When I started in proprietary trading in FICC, I immediately noticed one big difference from the banking side. Although my new bosses were smart, sophisticated, and supportive, and as demanding as my investment banking bosses, there was an intense focus on measuring relatively short-term results because they were measurable. Our performance as investors was
marked to market
every day, meaning that the value of the trades we made was calculated every day, so there was total transparency about how much money we’d made or lost for the firm each and every day. This isn’t done in investment banking, although each year new performance metrics were being added by the time I left for FICC. Typically in banking, relationships take a long time to develop and pay off. A bad day in banking may mean that, after years of meetings and presentations performed for free, a client didn’t select you to execute a transaction. You could offer excuses: “The other bank offered to loan them money,” “They were willing to do it much cheaper,” and so on. It was never that you got outhustled or that the other firm had better people, ideas, coordination, relationships, or expertise, something that would negatively reflect on you or the firm (or both). In proprietary trading, there were no excuses for bad days of losses.
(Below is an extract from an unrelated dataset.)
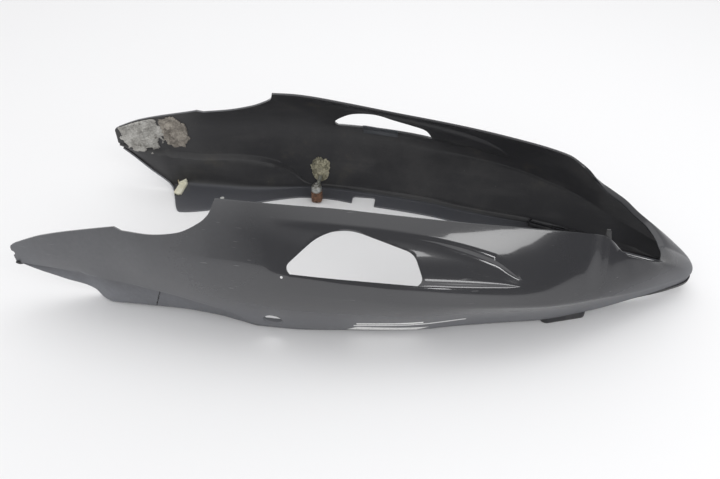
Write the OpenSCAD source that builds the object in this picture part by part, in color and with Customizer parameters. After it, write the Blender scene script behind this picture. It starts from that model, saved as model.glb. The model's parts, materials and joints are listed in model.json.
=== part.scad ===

We were expected to make money whether the markets went up or down. There was another thing I learned quickly. One could be right as a trader, but have the timing wrong in the short term and be fired with losses that then quickly turned around into the projected profits. In addition, relative to banking, in judging performance the emphasis seemed to tilt toward how much money one made the firm versus more subjective and less immediately profitable contributions. The fear of this transparency and the potential for failure kept many bankers from moving to trading.